Son periyot oyuncular fişi çekmiş olmanın rehaveti ve Galatasaray'ın tam saha presiyle bir anda şaşkınca dolaşmaya başladılar. Üst üste hücumlarda topu potaya atamadan döndük. 7-0'lık bir seri yiyerek başladığımız periyotun ortasında fark 12'ye kadar düştü. 6 dakika boyunca sadece Preldziç'in fast breaktan bulduğu bir sayı vardı bizim hanemizde. Saras'ın baskı kaşrısında bocalaması, Kinsey ve Emir'in erken şut tercihleri ve Emir'in Haluk'a yaptığı aptalca faul sonucu yediğimiz üç sayıyla fark 7'ye kadar düştü. Bu bölümde hakemlerin çok ucuz düdüklerle Galatasaray'ı bolca serbest atış çizgisine yolladıklarını not etmek lazım. Ukiç'in son dakika içindeki basketiyle 5'e kadar inen farkı tekrar 7'ye çıkarıp krize soktuğumuz maçı kazanabildik sonunda. 77-70
Bardağın dolu tarafında sene başından beri problem olan Lavrinoviç var. 4 tane üçlüğü 13 Euroleague maçının tamamında bulamamış Litvanyalı bu maç 4/5 üçlüğü 21 dakikada attı. Taurasi'nin ilk maçında 11 de 0 attığı ve kısa süren Türkiye kariyerindeki en kötü maçını oynadığı salonda Lavrinoviç en iyi maçını oynadı. Üçlük yüzdemiz yine süper %57 ile. Problem yaşadığımız faul çizgisinde de %87 ile oynadık. Bardağın boş tarafı, hatta bomboş tarafı demek lazım son periyottaki düzenden çıkmış halimize. Maçı kazansak da son periyot koç da oyun kurucular da sınıfta kaldı. Spahija tam saha baskı karşısında Ukiç-Saras'ı bir arada kullanmayı denemedi, sahadaki oyuncular ise maçı bitirmeye oynadılar. Yani 8-10 sayı öndeyiz diye süreye oynamak kadar aptalca bir şey yok. Baskı yapılıyorsa baskıyı cezalandırmak için oynarsın ki baskı geri tepsin. Baskıdan topu kurtarıp 6-7 saniye kala topu birine teslim edip Allah'a emanet hücum ettik bu bölümde. Bu seviyede bir takımın 23 sayıdan maçı komaya sokması kabul edilemez. Bu sene ilk kez de olmuyor bu, Valencia maçında da son 3 dakika skoru korumaya oynamış ve yine komaya sokmuştuk maçı. Sene başındaki Efes maçında da yine 17 sayı öndeyken vermiştik.
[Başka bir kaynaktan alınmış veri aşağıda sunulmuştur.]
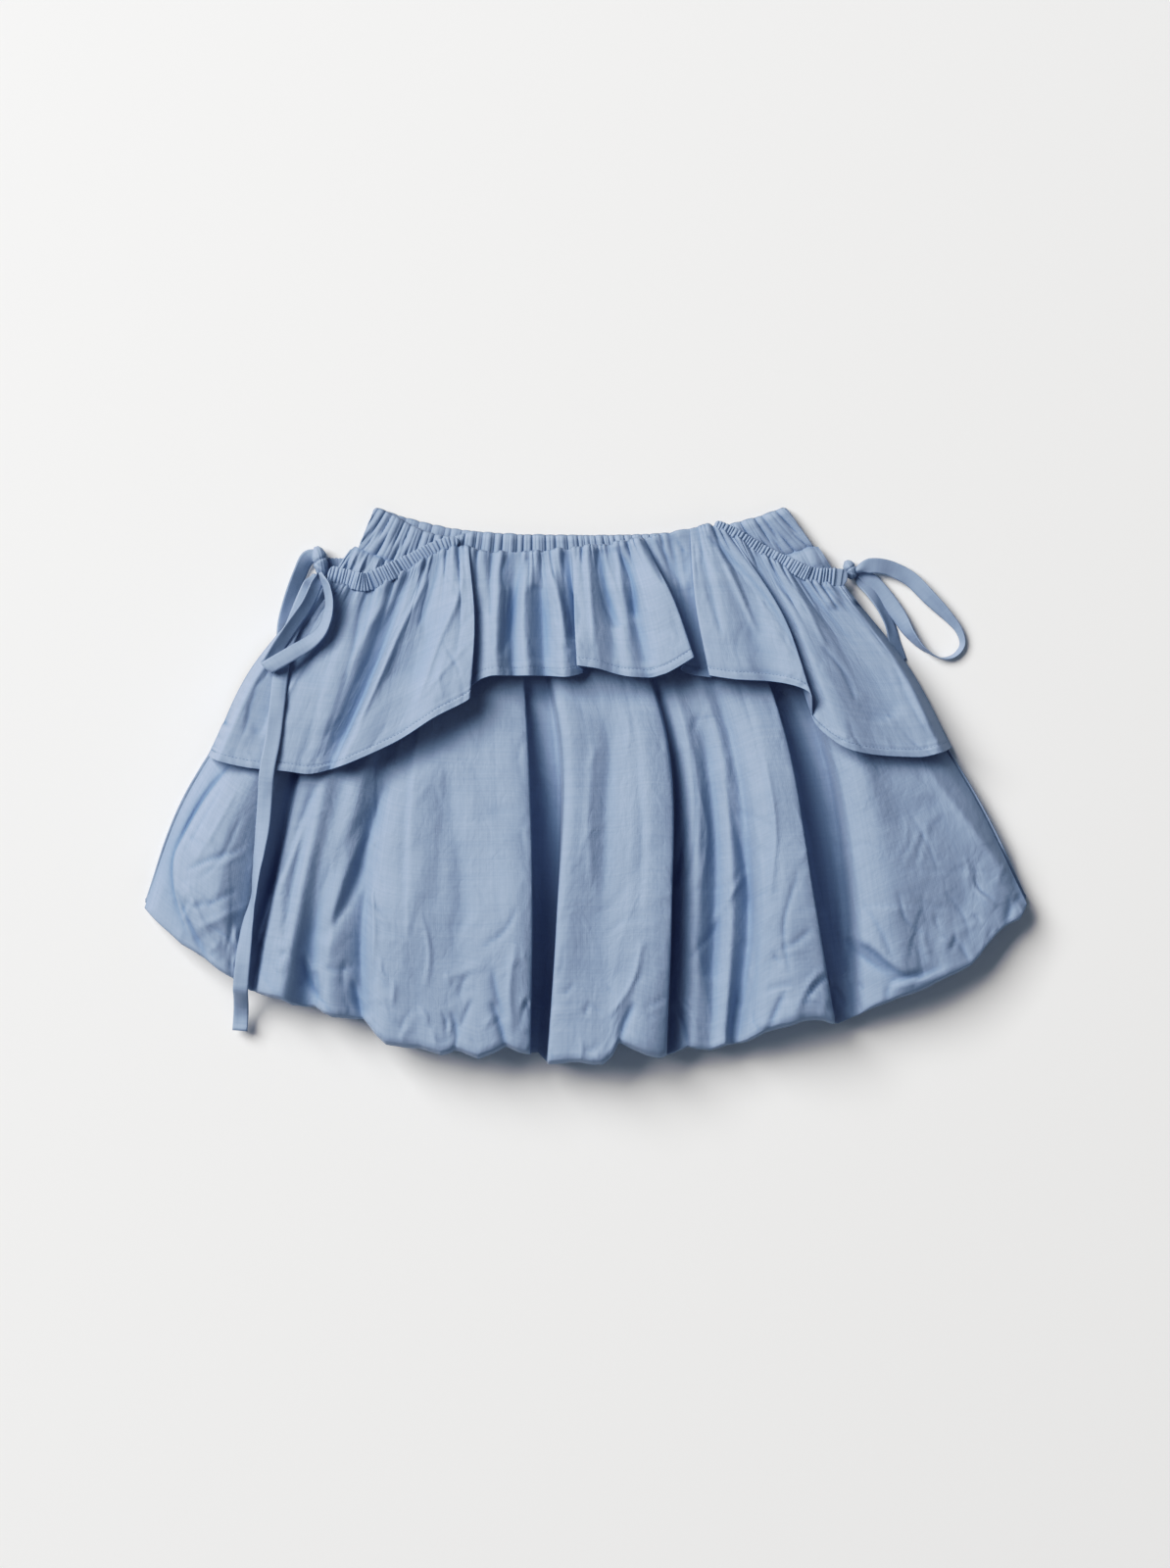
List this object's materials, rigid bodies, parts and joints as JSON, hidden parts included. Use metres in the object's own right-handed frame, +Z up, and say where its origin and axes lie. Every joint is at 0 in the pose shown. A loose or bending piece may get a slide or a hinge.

Spahija'nın bu durumlarda takıma müdahale edememesi de problem. Buralar bu hataları kaldırıyor ama özellikle 8'li finalde biribirine yakın geçecek maçlarda başımıza iş açacak bu son dakikaları kötü oynama problemi.
Bardağın bir başka boş tarafı delici guardı savunamamak. Ligdeki Galatasaray maçındaki aynı senaryoyu bir kez daha yaşadık bugün. Tutku-Andriç ikilisine kariyer maçlarından birini oynattık. Bu kadar kötü pick and roll savunması yapabilir bir takım ancak. Kısayı savunan oyuncu Kinsey olmamalı bu durumlarda. Uzunu savunan da Oğuz olmamalı, Eğer rakip sürekli bu 1-4 numara ile tepe pick and roll'ü oynuyorsa bu pick and roll savunmasını dışarda Ömer içerde Kaya ile yapmak lazım. Nitekim Ömer'in savunduğu bölümlerde Tutku biraz yavaşladı bu maçta da. Andriç'in 30 sayısı Tutku'nun 13 asisti bizim pick and roll savunmasının hal-i pür melalinin göstergesi
Hakemlere gelince skora göre düdük çaldılar. Maç başa başken çalamadığı düdükleri son periyot çok ucuz çaldılar. Maç 15 sayı değil de başa baş gitse o düdükleri çalamayacaklar oysa. Bir not da Sean May için. Arkadaş, takımın derbiye çıkacak sen maçtan yarım saat önce Twitter'de fink atıp "ipod'a şu program nasıl yüklenecek bu programı çalıştıramıyorum" derdindesin. Maçtan iki dakika önce kamera çekiyor gözü hala ipod'unda adamın. Twitter'de attığı twitlerin de yüzde 80'i ipoduyla ilgili. Şu ipod la ilgilendiğinin yarısını post up oyununa ve şutuna versene arkadaş ne biçim adamsın sen, tövbe tövbe.
13 Şubat 2011 02:53
maçı yayınlayan kanal uyduda var ve şifresiz olarak yayınlıyor maçları. efes'in maçını ve bizim 2 maçı da izledim orda haberiniz olsun. sports tv'nin frekansları şöyle:
10970 V 30000 SR Fec Auto
hadi kupalı günler.:)
13 Şubat 2011 17:55
Helal be hocam şimdi mi söylenir bu. Bu sports tv lig maçlarını veriyor mu peki?